На сцене появились двое мужчин. Один щуплый, худой, в белой одежде; второй – огромный и широкий, но не толстый, а именно массивный – большой такой амбал, одетый в черное. Ли хорошо запомнила, как их лысины ловили блики софитов. Пару минут музыканты неподвижно стояли, окруженные причудливыми деревянными инструментами. Затем один издал что-то похожее на боевой клич и кинулся к бочке – как позже объяснил Гарин, называлась она «щелевой барабан» – и стал ритмично долбить по ней бамбуковыми палками – звук получался низкий, брутальный, с очень длинным, мучительным эхом – у Ли он вызвал ассоциацию с ночной бомбардировкой мирного города. Бум-бум-бум-бум – затем четыре такта тишины, амбал тоже схватил две бамбуковые палки и подскочил к квадратному барабану – БУМ-БУМ-БУМ-БУМ – звук разлетался по помещению и странными перкуссионными щелчками рикошетил от стен, как картечь.
– Вы в порядке? – спросил Гарин, склонившись к ее уху, когда подошла к концу первая композиция.
– Душно. Тяжело дышать, – сказала Ли.
– Это бывает. С непривычки.
– Где тут выход? Я хочу выйти, подышать.
– Эй, да вы что? – Гарин взял ее за локоть. – И пропустить такое? Они только размялись, сейчас сыграют второй гимн.
И снова грохот барабанов – еще громче, еще мучительнее. У Ли опять перехватило дыхание – ее как будто лупили звуком в солнечное сплетение. Затем – какое-то тихое потрескивание отовсюду. Сначала она даже не поняла, что происходит, только взглянув на Гарина, увидела, что он стучит каблуком по полу, и все вокруг тоже топают в такт. В желудке у Ли заболело – такое ощущение, словно проглотила рыболовный крючок и кто-то теперь тянет за леску. Рядом вновь возник Гарин со стаканом, вложил ей в руку, она сделала глоток и поморщилась. Что-то горькое и, кажется, алкогольное. Она протянула стакан обратно, но Гарин покачал головой «пейте, сразу полегчает».
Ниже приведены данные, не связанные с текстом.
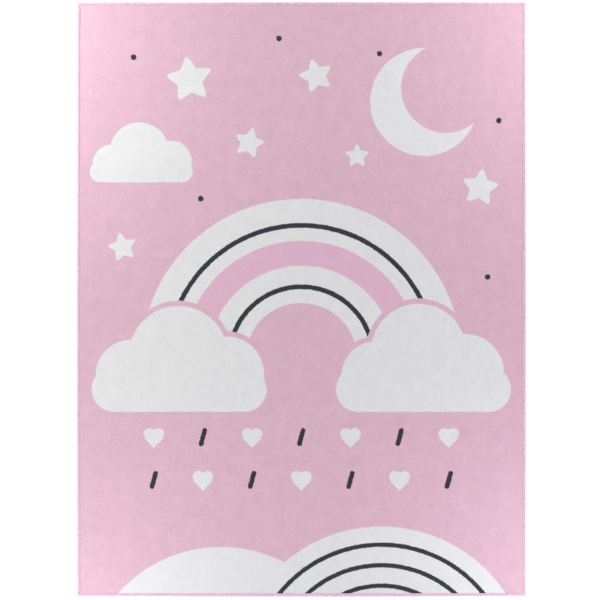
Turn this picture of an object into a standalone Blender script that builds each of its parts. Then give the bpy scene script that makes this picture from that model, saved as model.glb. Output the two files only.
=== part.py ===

Она вытерпела еще две композиции – или два «гимна», как называл их Гарин, один громче другого, и продолжала стоять там, в толпе, потому что стеснялась сказать, что ей нехорошо, ей не нравится здесь, и она хочет домой. К пятому «гимну» воображаемый крючок в желудке резко дернулся вверх, к диафрагме. У Ли подкосились ноги, и она схватилась за Гарина.
– Меня сейчас вырвет.
Гарин посмотрел на нее.
– Господи, да на вас лица нет! Что же вы молчали-то?
Он взял ее под руки и повел к выходу. На свежем воздухе ее легкие раскрылись, и она вдохнула – ощущение, будто оттолкнулась от дна и выплыла на поверхность. Стало полегче, она сидела на ступеньках, а Гарин размахивал перед ней сложенной в веер стопкой бумаги.
– Что вы ели сегодня? – спросил он.
– Что?
– Вы сказали, что вас тошнит. Что вы ели сегодня?
– Ничего. Только салат с креветками. И сок.
– Могу я взять вас за запястье?
– Что?
– Запястье. Хочу проверить пульс.
Она кивнула. Он взял ее руку, прижал два пальца – средний и указательный – к запястью.
– Похоже на отравление. Пойдемте, тут аптека недалеко.
Ну конечно, с облегчением подумала Ли, этот крючок в желудке – всего лишь отравление. Как глупо. Как глупо было думать, что это из-за музыки.
– Простите меня, – сказала она.
– Пожалуйста, перестаньте извиняться. Позвольте вам помочь, – он предложил локоть, она взялась за него, и он повел ее по улице. Свет фонарей отдавал болезненной желтизной. – Нет, это вы меня простите. Какой-то сегодня дурацкий день. То митинг под окнами, то вот это теперь.
Они зашли в аптеку, белый свет лупил по глазам, Ли зажмурилась и закрыла лицо ладонями. Гарин купил воды и еще чего-то, какой-то порошок. Насыпал его прямо в бутылку, взболтал и заставил Ли выпить. Ей сразу стало легче, и он повел ее в гостиницу, где очень строго приказал консьержу проследить за тем, чтобы ее проводили до номера и обязательно разбудили в восемь. Ли не помнила, как легла в постель. Ей снилось, что она стоит в темноте и вокруг – ничего, только ритмичный топот сотен каблуков. И хотя спала она от силы часа три, утром, проснувшись от звонка консьержа, она чувствовала себя прекрасно, как если бы и не было вчерашнего отравления.